┌──
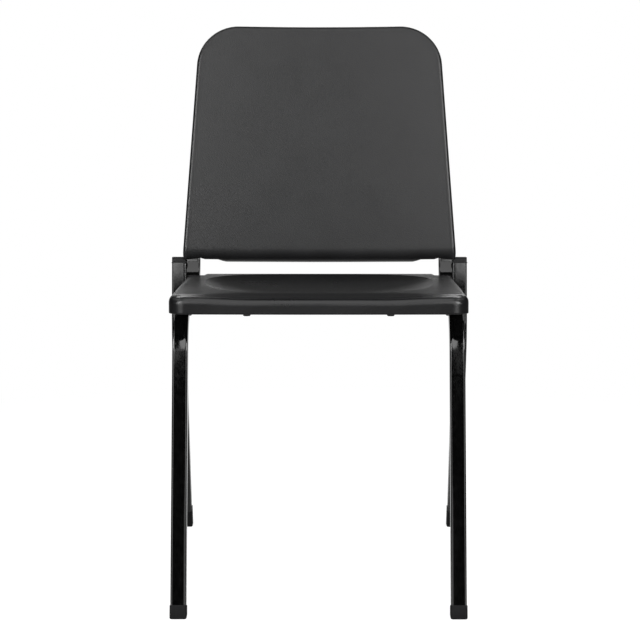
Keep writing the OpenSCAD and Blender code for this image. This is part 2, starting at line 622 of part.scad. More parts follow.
module back_screws() color(zinc) at_back_screws(-back_tube_gap - back_screw_in) {
  cylinder(r = back_screw_r, h = back_screw_in + back_tube_gap + cover_out + back_washer_t);
  translate([0, 0, back_screw_in + back_tube_gap + cover_out + back_washer_t]) difference() {
    cylinder(r1 = back_screw_head_r, r2 = back_screw_head_r * 0.8, h = back_screw_head_h);
    translate([0, 0, back_screw_head_h / 2]) cross_recess(back_screw_head_r, back_screw_head_h);
  }
}

seat_shell();
back_shell();
back_cover();
main_tube(-1);  // left_main_tube
main_tube(1);  // right_main_tube
rear_leg(-1);  // left_rear_leg
rear_leg(1);  // right_rear_leg
front_cross_tube();
rear_cross_tube();
cross_tube_welds();
post_weld(-1);  // left_post_weld
post_weld(1);  // right_post_weld
foot_cap(-rail_x, front_foot, front_rake, front_cap_l);  // front_left_foot_cap
foot_cap(rail_x, front_foot, front_rake, front_cap_l);  // front_right_foot_cap
foot_cap(-post_x, rear_foot, -rear_rake, rear_cap_l);  // rear_left_foot_cap
foot_cap(post_x, rear_foot, -rear_rake, rear_cap_l);  // rear_right_foot_cap
post_plug(-1);  // left_post_plug
post_plug(1);  // right_post_plug
upright_plug(-1);  // left_upright_plug
upright_plug(1);  // right_upright_plug
seat_screws();
seat_washers();
back_screws();
back_washers();
stack_bumper(-1);  // left_stack_bumper
stack_bumper(1);  // right_stack_bumper
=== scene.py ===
import math
import bmesh
import bpy
import numpy as np
from mathutils import Matrix, Vector


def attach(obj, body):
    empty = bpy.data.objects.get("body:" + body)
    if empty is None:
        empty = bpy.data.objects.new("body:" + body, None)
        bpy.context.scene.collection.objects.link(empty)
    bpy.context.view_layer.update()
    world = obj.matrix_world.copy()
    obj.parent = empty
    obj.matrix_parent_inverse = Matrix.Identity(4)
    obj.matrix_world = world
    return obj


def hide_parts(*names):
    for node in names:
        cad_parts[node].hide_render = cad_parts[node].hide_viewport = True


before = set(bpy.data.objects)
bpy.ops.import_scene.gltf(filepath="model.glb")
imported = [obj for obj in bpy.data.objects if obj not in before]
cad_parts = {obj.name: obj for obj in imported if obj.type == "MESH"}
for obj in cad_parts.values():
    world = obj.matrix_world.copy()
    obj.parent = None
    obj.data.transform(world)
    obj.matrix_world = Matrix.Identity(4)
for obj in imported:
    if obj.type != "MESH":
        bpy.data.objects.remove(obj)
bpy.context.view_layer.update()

# Sizes are in millimetres from here on; they become metres when a mesh is made.
chair = dict(frameWidth=464, tube=22.2, tubeCorner=3.0, tubeWall=1.2, frontRake=15.0, rearRake=19.3,
             rearBendHeight=340, frontBendRadius=83, backBendRadius=57, legBendRadius=130, leanBendRadius=150,
             railLength=320, postLength=37, recline=12.0, sideLean=4.0, capProud=1.0, capFloor=4.0,
             frontCapLength=17, rearCapLength=33, uprightBelowTop=66)
seat = dict(height=454.8, setback=50, depth=402, overRail=2.45, postGap=2.8, slope=3.2, wall=3.0, lip=27,
            edgeHeight=10, cornerRadius=25, bow=3.0, edgeRound=11.0, flatInset=11.7, sideEndRadius=6.0,
            notchRadius=3.0, notchGap=3.0, notchClear=5.5, rearLip=12.0, leastRadius=0.5, railGap=0.3,
            bowlDepth=16.0, bowlFront=52, bowlRear=12, bowlSide=42, bowlFlare=0.06, bowlPower=3.0,
            bowlWallPower=3.5, frontFall=5.0, grooveAt=17, grooveDepth=1.2, grooveWidth=7,
            cornerFallShare=0.3, fullFallTo=90, cornerFallIn=22, lipRound=1.2)
back = dict(height=373, overTube=5.5, cornerRadius=67, wall=2.5, curveRadius=1150, edgeRadius=7,
            rollHeight=20, rollDepth=14, footCorner=6, draft=1.5, tubeCutIn=44.6, tubeCutFade=18,
            tubeCutHeight=13, tubeCutRamp=5, tubeCutDepth=8, tubeClear=0.56, belowPost=3.6, touchGap=0.3,
            rimRound=0.8)
cover = dict(gap=0.6, rest=0.1, sunk=0.4, bulge=6.0, flatIn=3.2, cornerRadius=24, bottom=6.0, edgeRound=1.2)


def rad(angle):
    return math.radians(angle)


def along(angle):  # a heading in the side plane, as [back, up]
    return np.array([math.sin(rad(angle)), math.cos(rad(angle))])


def across(angle):  # square to it, towards the rear
    return np.array([math.cos(rad(angle)), -math.sin(rad(angle))])


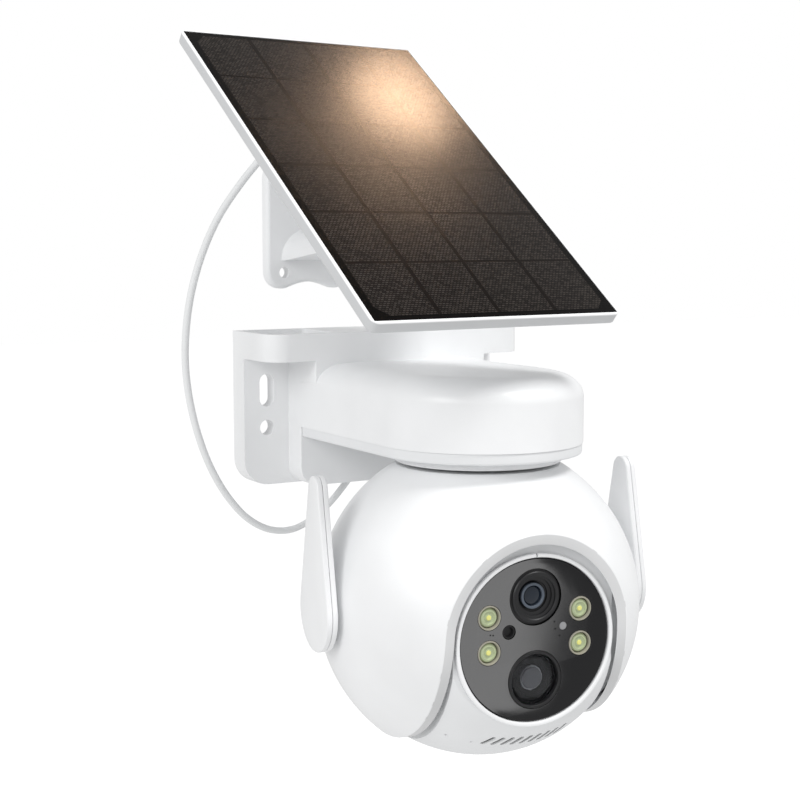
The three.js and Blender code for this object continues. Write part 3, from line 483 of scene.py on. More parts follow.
# ---- camera bracket
PLATE = {"half": 63, "top": 33.25, "front": -11.2, "pocket": -4.7, "corner": 11}
FLANGE = {"front": -37.7, "bottom": 21.75, "corner": 9}
GUSSET_FRONT = -23.4
GUSSET_WALL = 4
SLOT_X, SLOT_Z, SLOT_SIZE = 52.3, 7.8, (6.8, 14.2)
HOLE_R, HOLE_Z = 3.3, -8.4  # the round screw hole under each slot
ARM_HALF, ARM_TOP, ARM_WALL = 42, 20.5, 3.2
BAND_TOP, BAND_FOOT = -7.4, -11.75


def arm_plan(half, back):
    """The arm from above: straight sides and a half-round end about the pan axis."""
    def outline(inset=0.0):
        h = half - inset
        return [(h, back), (-h, back)] + arc((0, AXIS_Y), h, 180, 360, 48)
    return outline


def arm_solid():
    return extrude(arm_plan(ARM_HALF, -8), "z", BAND_TOP, ARM_TOP, head=(13.5, 9.5), steps=9)


def bracket_cuts():
    """The cable's bay with its exit, then each side's pockets, slots and screw hole."""
    top = PLATE["top"]
    inside = GUSSET_FRONT + GUSSET_WALL
    cuts = [
        cuboid((-32, inside, -top + GUSSET_WALL), (32, 1, -8)),
        cuboid((-18, -15, -top - 1), (0, 1, -top + 5)),
    ]
    for side in (-1, 1):
        def span(a, b):
            return sorted((side * a, side * b))
        (a, b), (c, d), (e, f) = span(39, 60), span(30, 60), span(3, 36)
        x = side * SLOT_X
        cuts += [
            cuboid((a, PLATE["pocket"], -top + 6), (b, 1, FLANGE["bottom"])),
            extrude(rounded_box(c, d, FLANGE["front"] + 6, -3, [2] * 4), "z", top - 5, top + 1),
            cuboid((e, inside, -5), (f, 1, top - 4.5)),
            extrude(stadium(x, SLOT_Z, *SLOT_SIZE), "y", -20, 5),
            rod("y", HOLE_R, -20, 5, (x, HOLE_Z)),
            extrude(stadium(x, FLANGE["front"] / 2, *SLOT_SIZE), "z", 0.5, 50),
        ]
    return cuts


def make_bracket():
    top, half = PLATE["top"], PLATE["half"]
    flange = rounded_box(-half, half, FLANGE["front"], 0, [FLANGE["corner"]] * 2 + [0, 0])
    plate = rounded_box(-half, half, -top, top - 1, [PLATE["corner"]] * 2 + [0, 0])
    gusset = rounded_box(-ARM_HALF, ARM_HALF, -top, 22, [8, 8, 0, 0])
    bracket = new_piece("bracket_moulding", extrude(flange, "z", FLANGE["bottom"], top))
    shoulder = rounded_box(-ARM_HALF, ARM_HALF, 11, 22.5, [2, 2, 0, 0])
    joined = [
        extrude(plate, "y", PLATE["front"], 0),
        extrude(gusset, "y", GUSSET_FRONT, -9),
        extrude(shoulder, "y", FLANGE["front"], -9),
        arm_solid(),
    ]
    combine(bracket, joined, "UNION")
    hollow = arm_plan(ARM_HALF - ARM_WALL, GUSSET_FRONT - ARM_WALL)
    bay = extrude(hollow, "z", BAND_TOP - 10, ARM_TOP - ARM_WALL, head=(11, 8), steps=6)
    combine(bracket, [bay, *bracket_cuts()])
    soften(bracket, 0.55, 3)
    dress(bracket, "base", WHITE, ["wall_bracket"])


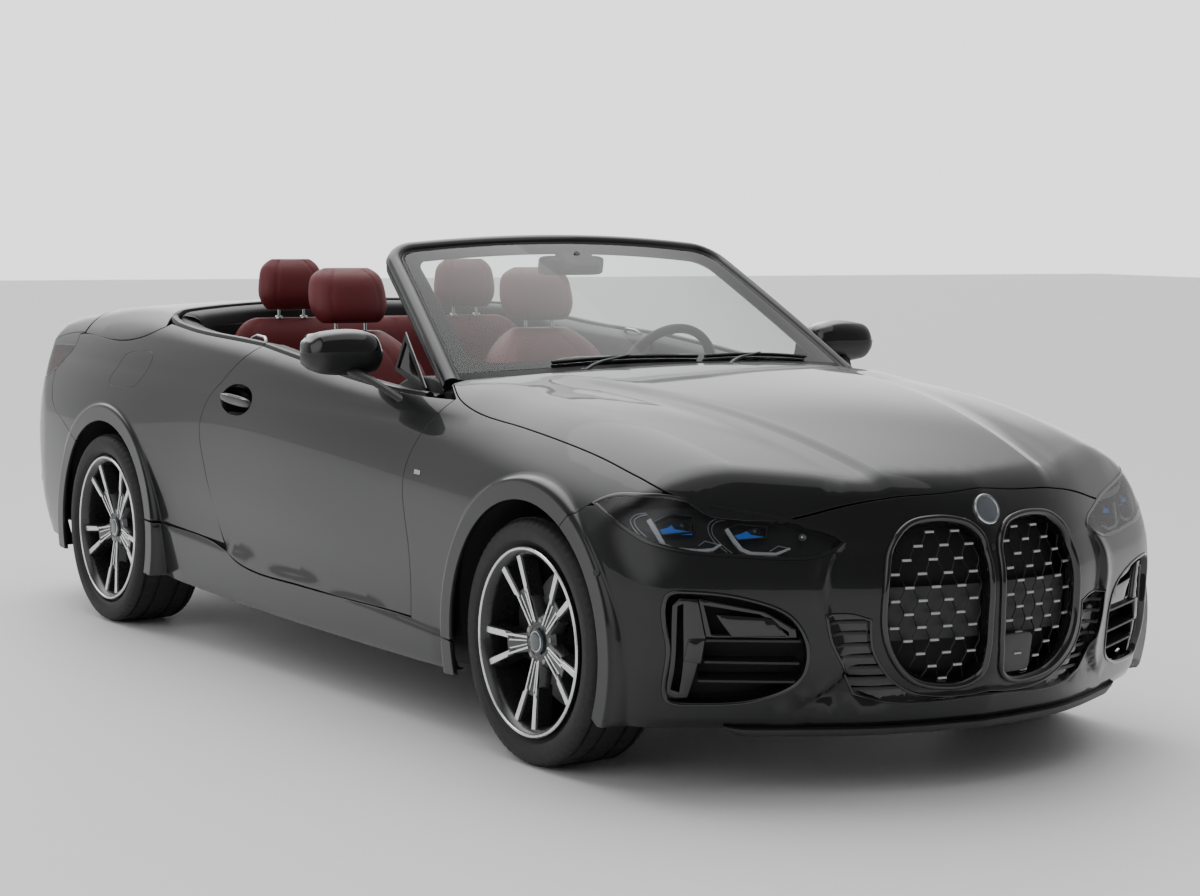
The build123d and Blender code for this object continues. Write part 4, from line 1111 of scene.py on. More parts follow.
# lower opening: gloss tray with slats, thin bright edge beneath, splitter under the lip
tray = shell(NOSE, [lower_loop], .03, .0005, -.016, edge=False)
slats = []
for z in (.272, .300, .330, .360, .390, .420, .448):
    y = np.arange(0, .50, .010)
    p = nose_at(y, np.full(len(y), z), -.010)
    p = p[inside_loop(NOSE.flat(p), NOSE.flat(lower_loop))]
    if len(p) > 3:
        slats.append(tube(p, .0022, 6, squash=2.2))
make("lower_intake_tray", [tray], GLOSS, "front_trim", 40, close=False)
make("lower_intake_slats", sided(slats), SATIN, "front_trim", 50)
make("lower_intake_edge", [bands(NOSE, lower_loop,
                                 [(-.0005, -.004), (-.0005, .0012), (.002, .0022), (.005, .0008),
                                  (.006, -.016)])], GLOSS, "front_trim", 50, close=False)
LIP_Z, LIP_HALF = .185, .66     # where the splitter meets the lip, and its half width
lip_rows = []
for out_by, z in ((-.030, .178), (-.002, .176), (.006, .171), (.007, .163), (.002, .154), (-.030, .148),
                  (-.200, .150)):
    y = np.linspace(-LIP_HALF, LIP_HALF, 90)
    level = np.full(len(y), LIP_Z)
    fade = np.clip((LIP_HALF - np.abs(y)) / .05, 0, 1) ** .5
    base = NOSE.solid(np.stack([NOSE.flat(nose_at(y, level))[:, 0], level], 1))
    n = normal_at(base)
    n[:, 2] = 0
    n /= np.linalg.norm(n, axis=1)[:, None]
    row = base + n * (out_by - .004)
    row[:, 2] = LIP_Z + (z - LIP_Z) * (.25 + .75 * fade)
    lip_rows.append(row)
make("front_splitter", [(np.concatenate(lip_rows), grid_faces(len(lip_rows), 90))], SATIN, None,
     50, close=False)

# side intakes: frame, upright slot, shaped plate, glossy block and three fins
INTAKE_RIM = [(-.0005, -.003), (-.0005, .0015), (.002, .003), (.006, .002), (.009, -.002), (.010, -.035)]
C_PLATE = [(.786, .508), (.749, .507), (.729, .407), (.743, .348), (.752, .251), (.792, .249), (.800, .262),
           (.800, .490)]
C_HOLE = [(.791, .490), (.777, .497), (.770, .265), (.791, .272)]


def filled(loop, step=.03):
    """Closed loop with straight sides, filled in with points."""
    return dense([(*p, 1) for p in loop], True, step)


def nose_loop_of(points):
    """Loop on the nose from front-view corners."""
    return NOSE.cast(nose_at(*filled(points, .012).T))


def bar_faces(count):
    """Faces of a four-sided bar."""
    return grid_faces(count, 4, wrap_cols=True) + [(0, 1, 2, 3), tuple(4 * count - k for k in (1, 2, 3, 4))]


def flat_bar(p, side, n, wide, thick):
    """Four-sided bar along p with its upper edges drawn in."""
    h, e = side * wide / 2, n * thick / 2
    ring = np.stack([p - h - e, p - h * .8 + e, p + h * .8 + e, p + h - e], 1).reshape(-1, 3)
    return ring, bar_faces(len(p))


c_plate = shell(NOSE, [nose_loop_of(C_PLATE), nose_loop_of(C_HOLE)], .02, .0, -.011, .026)
block = shell(NOSE, [nose_loop_of([(.706, .467), (.585, .457), (.548, .415), (.669, .412)])], .02, 0, -.014,
              .02)
notch = shell(NOSE, [nose_loop_of([(.764, .406), (.731, .407), (.737, .346), (.772, .351)])], .02, 0, -.006,
              .01)
bezel = shell(NOSE, [nose_loop_of([(.745, .507), (.60, .474), (.53, .43), (.527, .405), (.725, .407)]),
                     nose_loop_of([(.735, .492), (.61, .468), (.545, .424), (.543, .414), (.716, .416)])],
              .02, 0, -.020, .01)
fins = []
for z0, z1 in ((.404, .402), (.349, .345), (.299, .296)):
    y = np.linspace(.728 if z0 > .3 else .736, .520, 24)
    z = np.linspace(z0, z1, 24)
    front_p, back_p = nose_at(y, z, -.006), nose_at(y, z, -.058)
    up = np.array([0, 0, .0028])
    ring = np.stack([front_p - up, front_p + up, back_p + up, back_p - up], 1).reshape(-1, 3)
    fins.append((ring, bar_faces(len(y))))
make("side_intake_rims", sided([bands(NOSE, intake3, INTAKE_RIM)]), GLOSS, "front_trim", 50,
     close=False)
make("side_intake_plates", sided([c_plate, block, notch, bezel]), GLOSS, "front_trim", 40,
     close=False)
make("side_intake_fins", sided(fins), SATIN, "front_trim", 40)

# headlights
LAMP_RIM = [(-.0008, -.004), (-.0008, .0006), (.0015, .0012), (.0075, .0002), (.0095, -.004), (.0098, -.046)]
LAMP_BLACK = material("lamp_housing_black", (.012, .012, .013), rough=.30, scale=200, rough_vary=.15)
LAMP_GREY = material("lamp_fluted_grey", (.10, .10, .105), rough=.3, metal=.5, scale=300)
make("headlight_rims", sided([bands(NOSE, headlight3, LAMP_RIM)]), GLOSS, "headlights", 50,
     close=False)
make("headlight_housings", sided([shell(NOSE, [headlight3], .02, .004, -.050, edge=False)]), LAMP_BLACK,
     "headlights", 40, close=False)
make("headlight_lenses", sided([shell(NOSE, [headlight3], .02, .0075, -.0012, edge=False)]), LENS,
     "headlights", 40, close=False)


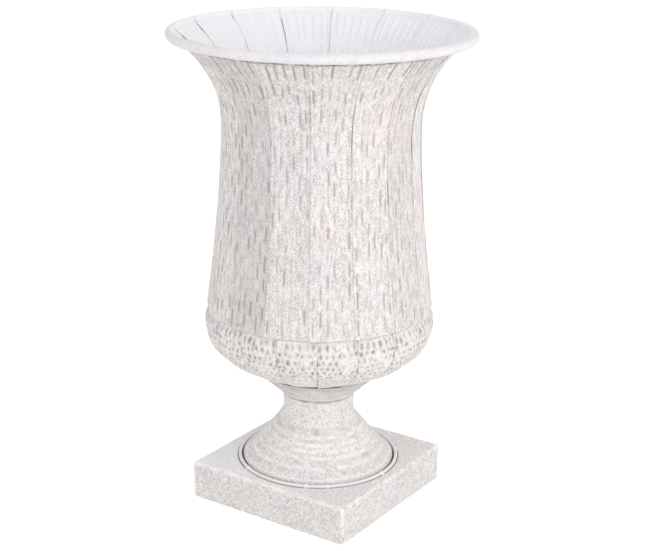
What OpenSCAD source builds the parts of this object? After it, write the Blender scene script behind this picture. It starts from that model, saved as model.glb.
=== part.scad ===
/* [Metal] */
// Thickness of the sheet in the staves, petals and rim
sheet_t = 0.8; // [0.5:0.1:1.5]
// Thickness of the spun and folded pieces of the base
base_t = 1.2; // [0.8:0.1:2]
// Gap left between sheets that lap and pieces that nest
seat_gap = 0.15; // [0.1:0.05:0.3]

/* [Plinth] */
// Side of the square plinth
plinth_w = 192; // [170:1:230]
// Height of the plinth
plinth_h = 40; // [30:1:90]
// Radius of the bends along the plinth's edges
plinth_edge_r = 2.6; // [1.5:0.1:5]
// Width of the hem folded in under the plinth's walls
plinth_hem = 8; // [4:0.5:20]

/* [Foot ring] */
// Distance of the wire ring's middle line inside the plinth's sides
ring_inset = 12; // [10:0.5:16]
// Diameter of the ring's wire
wire_d = 3; // [2:0.1:4]
// Slit between the ring and the hole in the plinth
ring_slit = 0.7; // [0.3:0.1:1]
// Width of a tack weld that holds the ring
tack_w = 3.6; // [2:0.1:6]

/* [Pedestal] */
// Height of the pedestal above the plinth
pedestal_h = 77.3; // [60:0.1:120]
// Distance of the pedestal's skirt inside the ring's middle line
skirt_inset = 3.7; // [3:0.1:10]
// Height of the skirt above the plinth
skirt_h = 3; // [2.5:0.5:8]
// Width of the shallow brim between the skirt and the foot
brim_w = 3; // [1.5:0.1:6]
// Height that the brim gains over its width
brim_rise = 1.2; // [0.6:0.1:3]
// Radius of the pedestal's neck
neck_r = 37.2; // [30:0.1:39]
// Depth of the neck's narrowest place below the collar
neck_drop = 22; // [8:0.5:28]
// Radius that the neck gains up to the collar
neck_flare = 1.8; // [0.5:0.1:2]
// Height of the turned ridges on the pedestal
ridge_h = 0.5; // [0:0.1:1.2]

/* [Collar] */
// Height of the collar between the pedestal and the bowl
collar_h = 27.5; // [20:0.1:40]
// Radius of the collar's lower edge
collar_base_r = 41.5; // [41.2:0.1:50]
// Radius of the bowl where it lands on the collar
bowl_foot_r = 69.5; // [60:0.5:80]

/* [Bowl] */
// Number of petals around the bowl
petal_count = 18; // [12:1:20]
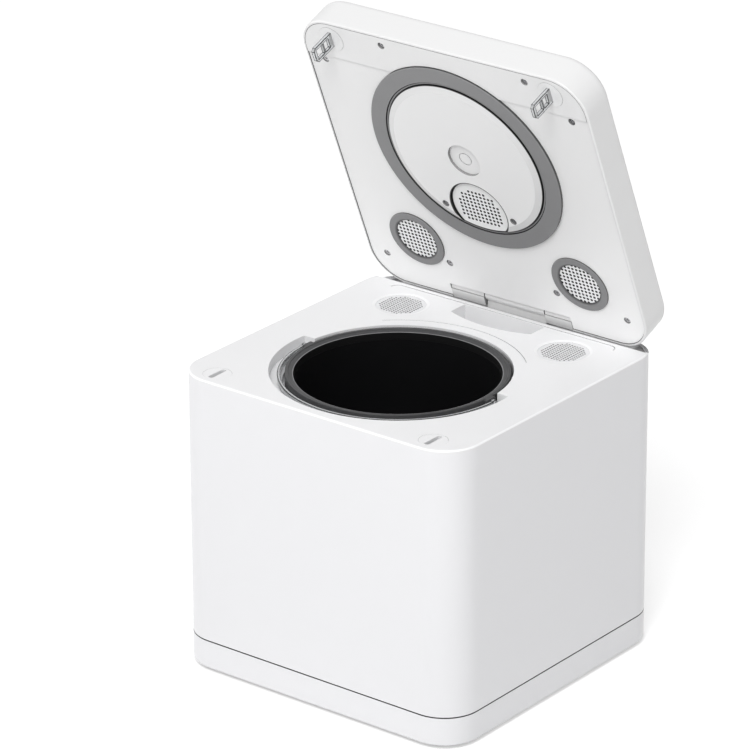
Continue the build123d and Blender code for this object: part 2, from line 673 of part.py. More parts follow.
└──
▶ Your instructions: Identify all lines in the records above with the word "objects".

▶ Result:
    empty = bpy.data.objects.get("body:" + body)
        empty = bpy.data.objects.new("body:" + body, None)
        bpy.context.scene.collection.objects.link(empty)
before = set(bpy.data.objects)
imported = [obj for obj in bpy.data.objects if obj not in before]
        bpy.data.objects.remove(obj)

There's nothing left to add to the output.